Restate each entry word for word, leaving nothing out.
** start of Extracted records **
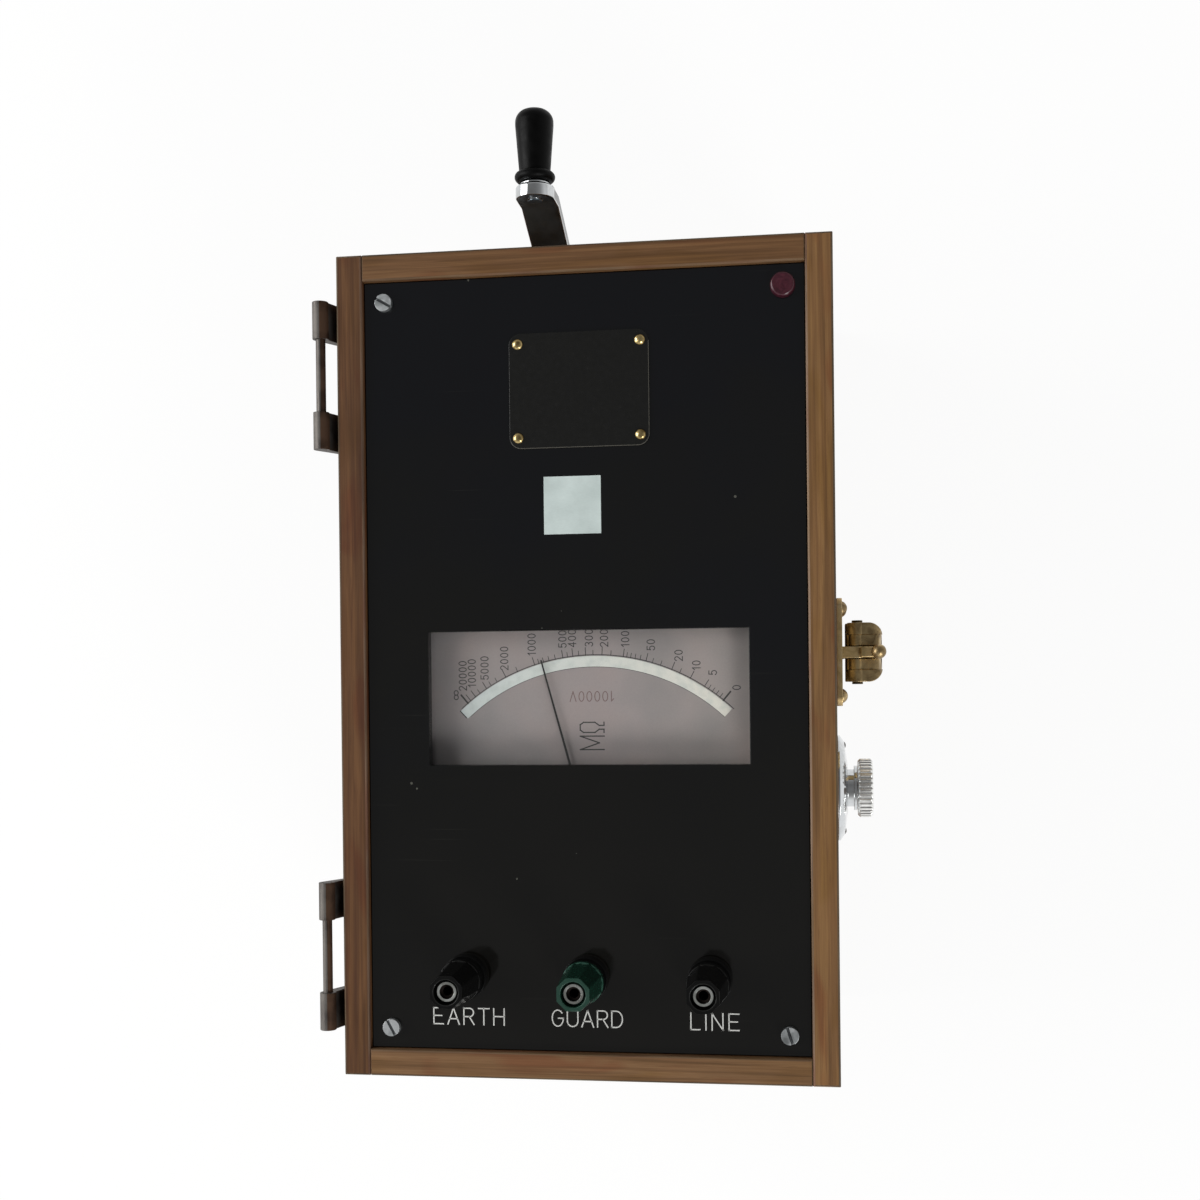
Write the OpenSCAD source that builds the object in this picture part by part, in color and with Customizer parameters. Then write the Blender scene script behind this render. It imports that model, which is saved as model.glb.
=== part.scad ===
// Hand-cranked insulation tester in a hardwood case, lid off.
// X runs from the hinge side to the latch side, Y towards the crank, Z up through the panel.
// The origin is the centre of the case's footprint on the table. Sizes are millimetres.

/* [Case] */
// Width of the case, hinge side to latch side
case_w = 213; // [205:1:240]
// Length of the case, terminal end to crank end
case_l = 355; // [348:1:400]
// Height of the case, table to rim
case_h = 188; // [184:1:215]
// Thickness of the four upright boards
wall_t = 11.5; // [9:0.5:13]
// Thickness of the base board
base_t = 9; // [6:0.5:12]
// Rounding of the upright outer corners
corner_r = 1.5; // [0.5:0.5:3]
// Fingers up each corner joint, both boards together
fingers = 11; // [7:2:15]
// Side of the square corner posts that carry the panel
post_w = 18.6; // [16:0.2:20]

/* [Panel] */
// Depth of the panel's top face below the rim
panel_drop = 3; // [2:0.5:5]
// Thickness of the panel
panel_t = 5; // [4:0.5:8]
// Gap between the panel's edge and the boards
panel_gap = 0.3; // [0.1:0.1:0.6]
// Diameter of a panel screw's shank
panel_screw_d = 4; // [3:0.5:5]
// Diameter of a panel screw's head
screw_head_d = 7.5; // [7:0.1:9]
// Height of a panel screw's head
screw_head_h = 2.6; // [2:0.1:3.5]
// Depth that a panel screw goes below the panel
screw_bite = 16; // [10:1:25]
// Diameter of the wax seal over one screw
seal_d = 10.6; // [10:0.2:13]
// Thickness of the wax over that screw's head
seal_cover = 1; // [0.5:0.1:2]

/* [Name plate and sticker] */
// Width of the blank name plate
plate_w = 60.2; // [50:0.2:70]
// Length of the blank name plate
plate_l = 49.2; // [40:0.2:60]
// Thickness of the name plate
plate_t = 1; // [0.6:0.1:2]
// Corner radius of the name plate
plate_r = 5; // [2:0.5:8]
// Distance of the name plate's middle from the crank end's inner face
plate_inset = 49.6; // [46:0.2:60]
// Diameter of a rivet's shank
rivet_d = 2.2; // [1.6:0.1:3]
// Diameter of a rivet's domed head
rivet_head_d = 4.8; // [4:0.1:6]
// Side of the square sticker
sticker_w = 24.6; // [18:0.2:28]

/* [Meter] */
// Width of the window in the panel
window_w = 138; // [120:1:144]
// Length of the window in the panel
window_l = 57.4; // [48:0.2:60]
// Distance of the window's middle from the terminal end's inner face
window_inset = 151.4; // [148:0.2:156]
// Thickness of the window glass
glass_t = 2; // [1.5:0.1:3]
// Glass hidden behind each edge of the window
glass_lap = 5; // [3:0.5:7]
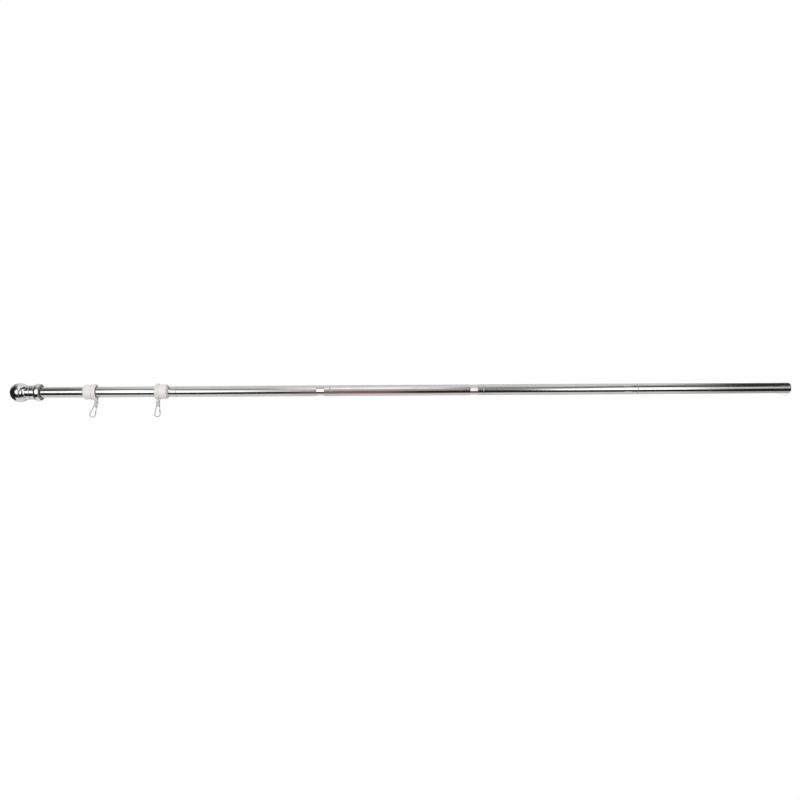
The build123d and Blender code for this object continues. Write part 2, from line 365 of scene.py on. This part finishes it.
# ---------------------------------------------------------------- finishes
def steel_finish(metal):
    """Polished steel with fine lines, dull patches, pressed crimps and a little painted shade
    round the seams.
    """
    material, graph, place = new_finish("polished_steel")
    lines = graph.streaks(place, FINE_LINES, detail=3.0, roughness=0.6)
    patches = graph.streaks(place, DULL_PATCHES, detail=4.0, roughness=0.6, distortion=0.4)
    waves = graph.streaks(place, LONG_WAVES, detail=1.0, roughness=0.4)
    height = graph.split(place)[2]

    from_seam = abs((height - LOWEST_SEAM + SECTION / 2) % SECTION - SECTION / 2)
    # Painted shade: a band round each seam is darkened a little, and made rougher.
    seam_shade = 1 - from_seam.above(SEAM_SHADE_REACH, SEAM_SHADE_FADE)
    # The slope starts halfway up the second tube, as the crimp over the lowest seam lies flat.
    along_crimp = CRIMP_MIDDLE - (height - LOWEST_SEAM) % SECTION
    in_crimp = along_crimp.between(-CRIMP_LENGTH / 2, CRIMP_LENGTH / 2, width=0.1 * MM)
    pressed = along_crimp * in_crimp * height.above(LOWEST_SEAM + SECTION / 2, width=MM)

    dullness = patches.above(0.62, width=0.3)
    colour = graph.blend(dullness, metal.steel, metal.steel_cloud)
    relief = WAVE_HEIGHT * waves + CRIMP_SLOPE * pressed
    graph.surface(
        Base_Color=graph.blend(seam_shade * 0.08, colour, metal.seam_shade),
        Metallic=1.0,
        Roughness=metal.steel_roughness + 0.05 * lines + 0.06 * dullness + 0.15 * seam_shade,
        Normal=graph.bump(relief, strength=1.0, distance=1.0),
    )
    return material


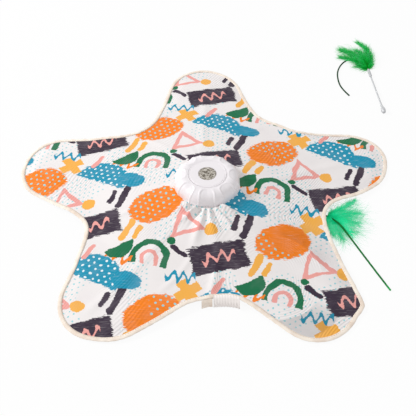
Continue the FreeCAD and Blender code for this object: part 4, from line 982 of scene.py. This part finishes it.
** end of Extracted records **
Finished answer →
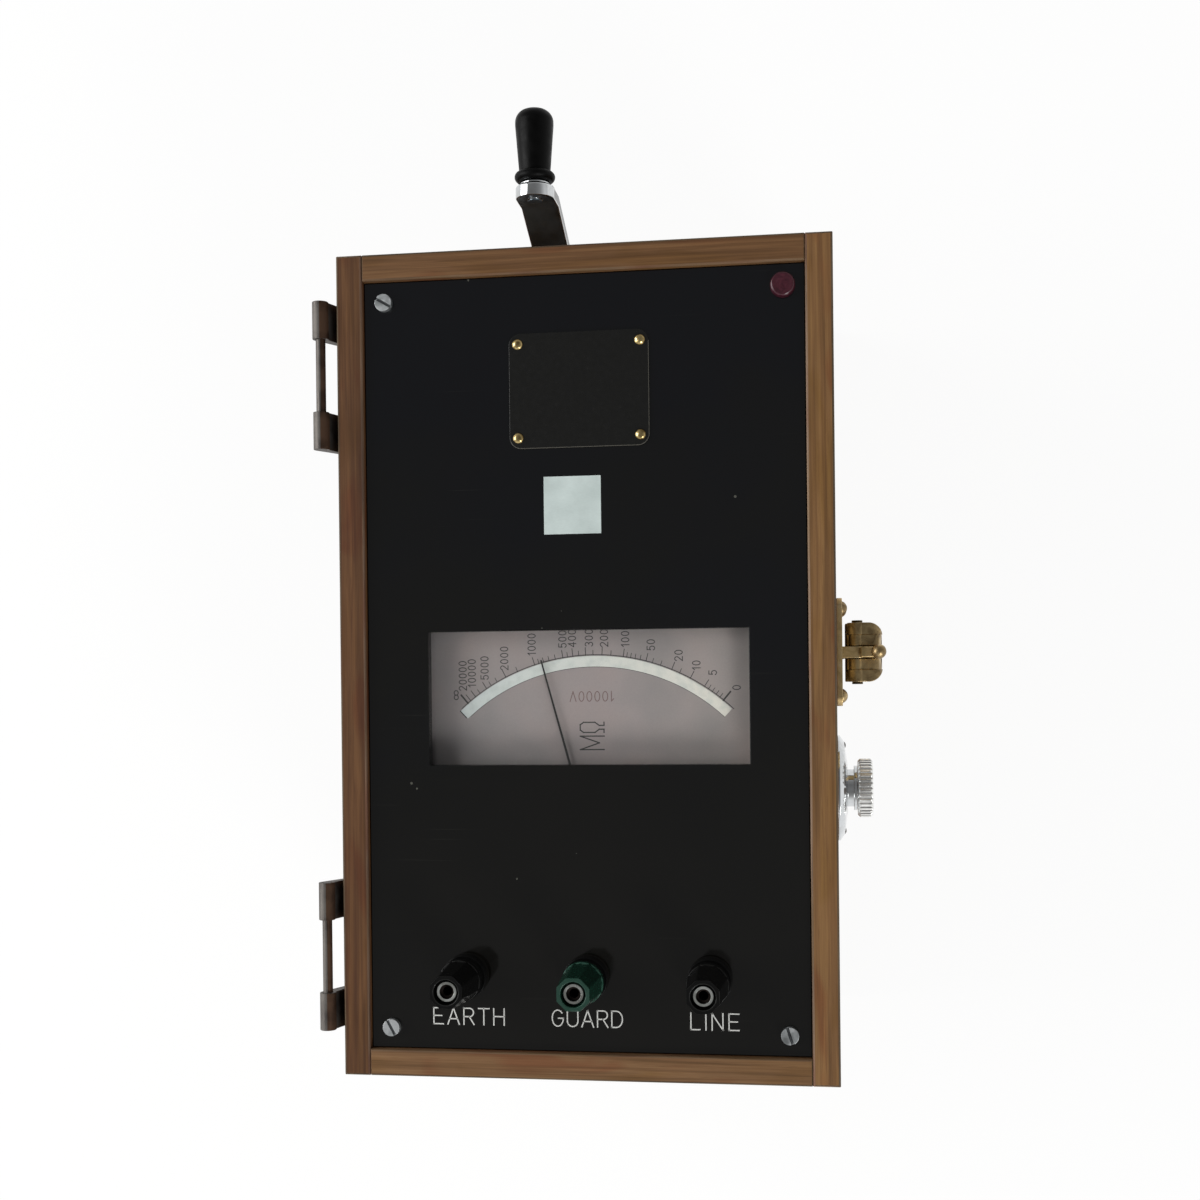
Write the OpenSCAD source that builds the object in this picture part by part, in color and with Customizer parameters. Then write the Blender scene script behind this render. It imports that model, which is saved as model.glb.
=== part.scad ===
// Hand-cranked insulation tester in a hardwood case, lid off.
// X runs from the hinge side to the latch side, Y towards the crank, Z up through the panel.
// The origin is the centre of the case's footprint on the table. Sizes are millimetres.

/* [Case] */
// Width of the case, hinge side to latch side
case_w = 213; // [205:1:240]
// Length of the case, terminal end to crank end
case_l = 355; // [348:1:400]
// Height of the case, table to rim
case_h = 188; // [184:1:215]
// Thickness of the four upright boards
wall_t = 11.5; // [9:0.5:13]
// Thickness of the base board
base_t = 9; // [6:0.5:12]
// Rounding of the upright outer corners
corner_r = 1.5; // [0.5:0.5:3]
// Fingers up each corner joint, both boards together
fingers = 11; // [7:2:15]
// Side of the square corner posts that carry the panel
post_w = 18.6; // [16:0.2:20]

/* [Panel] */
// Depth of the panel's top face below the rim
panel_drop = 3; // [2:0.5:5]
// Thickness of the panel
panel_t = 5; // [4:0.5:8]
// Gap between the panel's edge and the boards
panel_gap = 0.3; // [0.1:0.1:0.6]
// Diameter of a panel screw's shank
panel_screw_d = 4; // [3:0.5:5]
// Diameter of a panel screw's head
screw_head_d = 7.5; // [7:0.1:9]
// Height of a panel screw's head
screw_head_h = 2.6; // [2:0.1:3.5]
// Depth that a panel screw goes below the panel
screw_bite = 16; // [10:1:25]
// Diameter of the wax seal over one screw
seal_d = 10.6; // [10:0.2:13]
// Thickness of the wax over that screw's head
seal_cover = 1; // [0.5:0.1:2]

/* [Name plate and sticker] */
// Width of the blank name plate
plate_w = 60.2; // [50:0.2:70]
// Length of the blank name plate
plate_l = 49.2; // [40:0.2:60]
// Thickness of the name plate
plate_t = 1; // [0.6:0.1:2]
// Corner radius of the name plate
plate_r = 5; // [2:0.5:8]
// Distance of the name plate's middle from the crank end's inner face
plate_inset = 49.6; // [46:0.2:60]
// Diameter of a rivet's shank
rivet_d = 2.2; // [1.6:0.1:3]
// Diameter of a rivet's domed head
rivet_head_d = 4.8; // [4:0.1:6]
// Side of the square sticker
sticker_w = 24.6; // [18:0.2:28]

/* [Meter] */
// Width of the window in the panel
window_w = 138; // [120:1:144]
// Length of the window in the panel
window_l = 57.4; // [48:0.2:60]
// Distance of the window's middle from the terminal end's inner face
window_inset = 151.4; // [148:0.2:156]
// Thickness of the window glass
glass_t = 2; // [1.5:0.1:3]
// Glass hidden behind each edge of the window
glass_lap = 5; // [3:0.5:7]
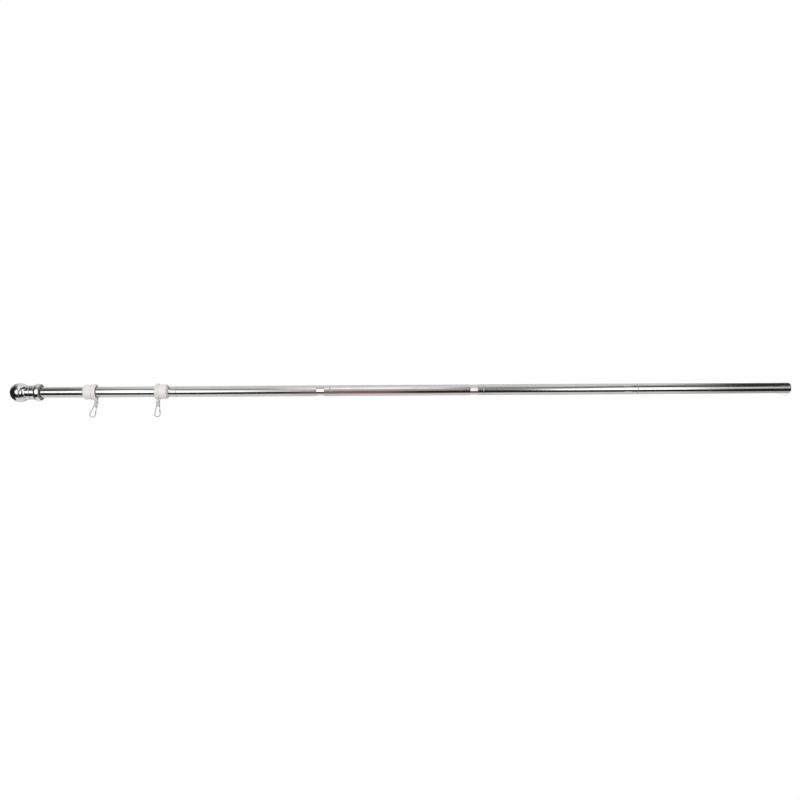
The build123d and Blender code for this object continues. Write part 2, from line 365 of scene.py on. This part finishes it.
# ---------------------------------------------------------------- finishes
def steel_finish(metal):
    """Polished steel with fine lines, dull patches, pressed crimps and a little painted shade
    round the seams.
    """
    material, graph, place = new_finish("polished_steel")
    lines = graph.streaks(place, FINE_LINES, detail=3.0, roughness=0.6)
    patches = graph.streaks(place, DULL_PATCHES, detail=4.0, roughness=0.6, distortion=0.4)
    waves = graph.streaks(place, LONG_WAVES, detail=1.0, roughness=0.4)
    height = graph.split(place)[2]

    from_seam = abs((height - LOWEST_SEAM + SECTION / 2) % SECTION - SECTION / 2)
    # Painted shade: a band round each seam is darkened a little, and made rougher.
    seam_shade = 1 - from_seam.above(SEAM_SHADE_REACH, SEAM_SHADE_FADE)
    # The slope starts halfway up the second tube, as the crimp over the lowest seam lies flat.
    along_crimp = CRIMP_MIDDLE - (height - LOWEST_SEAM) % SECTION
    in_crimp = along_crimp.between(-CRIMP_LENGTH / 2, CRIMP_LENGTH / 2, width=0.1 * MM)
    pressed = along_crimp * in_crimp * height.above(LOWEST_SEAM + SECTION / 2, width=MM)

    dullness = patches.above(0.62, width=0.3)
    colour = graph.blend(dullness, metal.steel, metal.steel_cloud)
    relief = WAVE_HEIGHT * waves + CRIMP_SLOPE * pressed
    graph.surface(
        Base_Color=graph.blend(seam_shade * 0.08, colour, metal.seam_shade),
        Metallic=1.0,
        Roughness=metal.steel_roughness + 0.05 * lines + 0.06 * dullness + 0.15 * seam_shade,
        Normal=graph.bump(relief, strength=1.0, distance=1.0),
    )
    return material


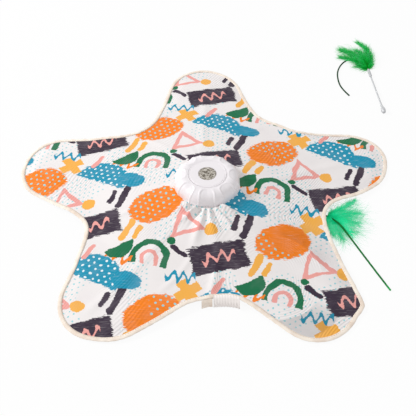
Continue the FreeCAD and Blender code for this object: part 4, from line 982 of scene.py. This part finishes it.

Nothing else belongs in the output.